* Your instructions *
Repeat the records exactly. Every line must match.

* Exercise data *
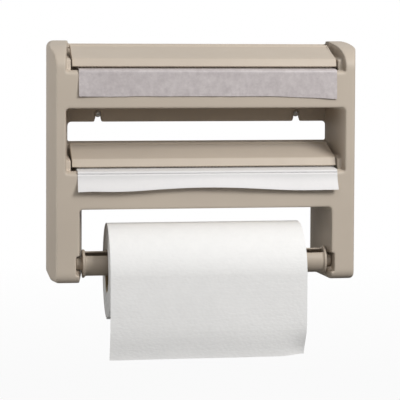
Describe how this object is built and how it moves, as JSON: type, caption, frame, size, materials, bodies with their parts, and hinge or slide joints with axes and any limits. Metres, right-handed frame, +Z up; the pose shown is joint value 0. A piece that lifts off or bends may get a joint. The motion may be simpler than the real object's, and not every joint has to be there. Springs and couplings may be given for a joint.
{
  "type": "cling film dispenser",
  "caption": "Wall-hung kitchen dispenser with two lidded troughs for cling film and baking paper above a slide-out rod that carries a kitchen roll.",
  "frame": {"origin": "on the wall plane at mid width, at the back face of the lower trough's plate", "axes": "+X to the right as the user faces it, +Y into the wall, +Z up"},
  "size_m": [0.3634, 0.1478, 0.3603],
  "materials": {
    "taupe_plastic": "satin moulded plastic",
    "rod_plastic": "satin moulded plastic",
    "cutter_plastic": "fine moulded serration",
    "cling_film": "thin crinkled film with a cloudy sheen",
    "baking_paper": "smooth white paper",
    "kitchen_tissue": "soft embossed tissue",
    "cardboard": "raw cardboard",
    "zinc_steel": "bright zinc plate",
    "nylon": "grey nylon"
  },
  "bodies": {
    "root": {"frame": "taupe_plastic", "wall_screw_left": "zinc_steel", "wall_screw_right": "zinc_steel", "wall_plug_left": "nylon", "wall_plug_right": "nylon"},
    "upper_lid": {"upper_lid": "taupe_plastic", "upper_cutter": "cutter_plastic"},
    "lower_lid": {"lower_lid": "taupe_plastic", "lower_cutter": "cutter_plastic"},
    "film_roll": {"film_core": "cardboard", "film_winding": "cling_film"},
    "film_sheet": {"film_sheet": "cling_film"},
    "baking_roll": {"baking_core": "cardboard", "baking_winding": "baking_paper"},
    "baking_sheet": {"baking_sheet": "baking_paper"},
    "rod": {"rod": "rod_plastic"},
    "kitchen_roll": {"kitchen_core": "cardboard", "kitchen_winding": "kitchen_tissue"},
    "kitchen_sheet": {"kitchen_sheet": "kitchen_tissue"}
  },
  "joints": [
    {"name": "upper_lid_hinge", "type": "hinge", "parent": "root", "child": "upper_lid", "pos_m": [0, -0.017, 0.1289], "axis": [-1, 0, 0], "range_deg": [0, 105]},
    {"name": "lower_lid_hinge", "type": "hinge", "parent": "root", "child": "lower_lid", "pos_m": [0, -0.017, 0.0129], "axis": [-1, 0, 0], "range_deg": [0, 75]},
    {"name": "film_roll_spin", "type": "hinge", "parent": "root", "child": "film_roll", "pos_m": [0, -0.045, 0.0828], "axis": [1, 0, 0], "range_deg": [0, 171.8]},
    {"name": "film_draw", "type": "slide", "parent": "root", "child": "film_sheet", "axis": [0, 0, -1], "range_m": [0, 0.06]},
    {"name": "baking_roll_spin", "type": "hinge", "parent": "root", "child": "baking_roll", "pos_m": [0, -0.045, -0.0292], "axis": [1, 0, 0], "range_deg": [0, 59.6]},
    {"name": "baking_draw", "type": "slide", "parent": "root", "child": "baking_sheet", "axis": [0, 0, -1], "range_m": [0, 0.025]},
    {"name": "rod_slide", "type": "slide", "parent": "root", "child": "rod", "axis": [0, -0.9945, 0.1045], "range_m": [0, 0.045]},
    {"name": "kitchen_roll_spin", "type": "hinge", "parent": "rod", "child": "kitchen_roll", "pos_m": [0, -0.062, -0.13], "axis": [1, 0, 0], "range_deg": [0, 104.1]},
    {"name": "kitchen_draw", "type": "slide", "parent": "rod", "child": "kitchen_sheet", "axis": [0, 0, -1], "range_m": [0, 0.1]}
  ],
  "couplings": [
    {"joint": "film_draw", "follows": "film_roll_spin", "m_per_rad": 0.02},
    {"joint": "baking_draw", "follows": "baking_roll_spin", "m_per_rad": 0.024},
    {"joint": "kitchen_draw", "follows": "kitchen_roll_spin", "m_per_rad": 0.055}
  ]
}
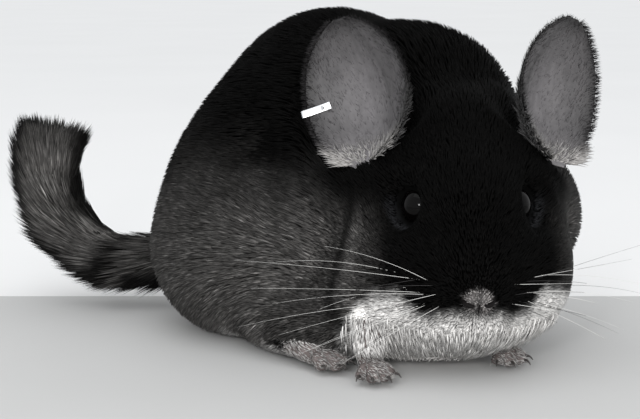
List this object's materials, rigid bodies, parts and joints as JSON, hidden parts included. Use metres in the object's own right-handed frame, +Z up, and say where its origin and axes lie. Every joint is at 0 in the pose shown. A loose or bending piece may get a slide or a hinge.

* Reply to the task *
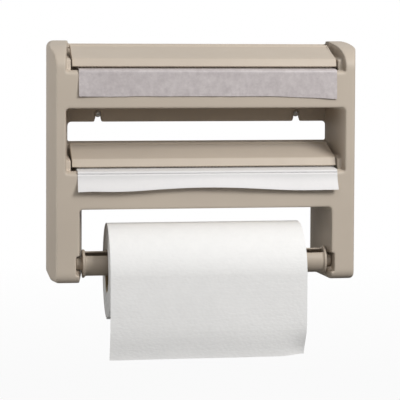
Describe how this object is built and how it moves, as JSON: type, caption, frame, size, materials, bodies with their parts, and hinge or slide joints with axes and any limits. Metres, right-handed frame, +Z up; the pose shown is joint value 0. A piece that lifts off or bends may get a joint. The motion may be simpler than the real object's, and not every joint has to be there. Springs and couplings may be given for a joint.
{
  "type": "cling film dispenser",
  "caption": "Wall-hung kitchen dispenser with two lidded troughs for cling film and baking paper above a slide-out rod that carries a kitchen roll.",
  "frame": {"origin": "on the wall plane at mid width, at the back face of the lower trough's plate", "axes": "+X to the right as the user faces it, +Y into the wall, +Z up"},
  "size_m": [0.3634, 0.1478, 0.3603],
  "materials": {
    "taupe_plastic": "satin moulded plastic",
    "rod_plastic": "satin moulded plastic",
    "cutter_plastic": "fine moulded serration",
    "cling_film": "thin crinkled film with a cloudy sheen",
    "baking_paper": "smooth white paper",
    "kitchen_tissue": "soft embossed tissue",
    "cardboard": "raw cardboard",
    "zinc_steel": "bright zinc plate",
    "nylon": "grey nylon"
  },
  "bodies": {
    "root": {"frame": "taupe_plastic", "wall_screw_left": "zinc_steel", "wall_screw_right": "zinc_steel", "wall_plug_left": "nylon", "wall_plug_right": "nylon"},
    "upper_lid": {"upper_lid": "taupe_plastic", "upper_cutter": "cutter_plastic"},
    "lower_lid": {"lower_lid": "taupe_plastic", "lower_cutter": "cutter_plastic"},
    "film_roll": {"film_core": "cardboard", "film_winding": "cling_film"},
    "film_sheet": {"film_sheet": "cling_film"},
    "baking_roll": {"baking_core": "cardboard", "baking_winding": "baking_paper"},
    "baking_sheet": {"baking_sheet": "baking_paper"},
    "rod": {"rod": "rod_plastic"},
    "kitchen_roll": {"kitchen_core": "cardboard", "kitchen_winding": "kitchen_tissue"},
    "kitchen_sheet": {"kitchen_sheet": "kitchen_tissue"}
  },
  "joints": [
    {"name": "upper_lid_hinge", "type": "hinge", "parent": "root", "child": "upper_lid", "pos_m": [0, -0.017, 0.1289], "axis": [-1, 0, 0], "range_deg": [0, 105]},
    {"name": "lower_lid_hinge", "type": "hinge", "parent": "root", "child": "lower_lid", "pos_m": [0, -0.017, 0.0129], "axis": [-1, 0, 0], "range_deg": [0, 75]},
    {"name": "film_roll_spin", "type": "hinge", "parent": "root", "child": "film_roll", "pos_m": [0, -0.045, 0.0828], "axis": [1, 0, 0], "range_deg": [0, 171.8]},
    {"name": "film_draw", "type": "slide", "parent": "root", "child": "film_sheet", "axis": [0, 0, -1], "range_m": [0, 0.06]},
    {"name": "baking_roll_spin", "type": "hinge", "parent": "root", "child": "baking_roll", "pos_m": [0, -0.045, -0.0292], "axis": [1, 0, 0], "range_deg": [0, 59.6]},
    {"name": "baking_draw", "type": "slide", "parent": "root", "child": "baking_sheet", "axis": [0, 0, -1], "range_m": [0, 0.025]},
    {"name": "rod_slide", "type": "slide", "parent": "root", "child": "rod", "axis": [0, -0.9945, 0.1045], "range_m": [0, 0.045]},
    {"name": "kitchen_roll_spin", "type": "hinge", "parent": "rod", "child": "kitchen_roll", "pos_m": [0, -0.062, -0.13], "axis": [1, 0, 0], "range_deg": [0, 104.1]},
    {"name": "kitchen_draw", "type": "slide", "parent": "rod", "child": "kitchen_sheet", "axis": [0, 0, -1], "range_m": [0, 0.1]}
  ],
  "couplings": [
    {"joint": "film_draw", "follows": "film_roll_spin", "m_per_rad": 0.02},
    {"joint": "baking_draw", "follows": "baking_roll_spin", "m_per_rad": 0.024},
    {"joint": "kitchen_draw", "follows": "kitchen_roll_spin", "m_per_rad": 0.055}
  ]
}
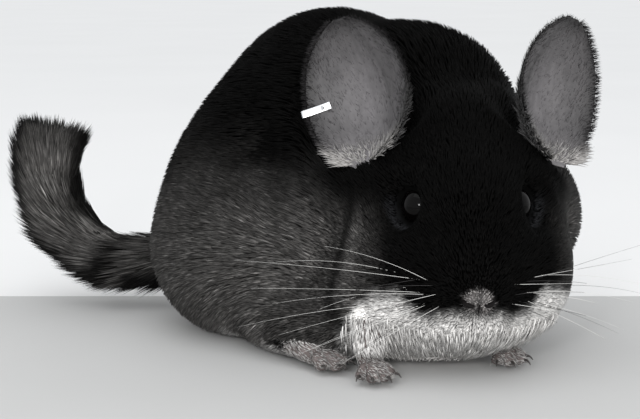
List this object's materials, rigid bodies, parts and joints as JSON, hidden parts included. Use metres in the object's own right-handed frame, +Z up, and say where its origin and axes lie. Every joint is at 0 in the pose shown. A loose or bending piece may get a slide or a hinge.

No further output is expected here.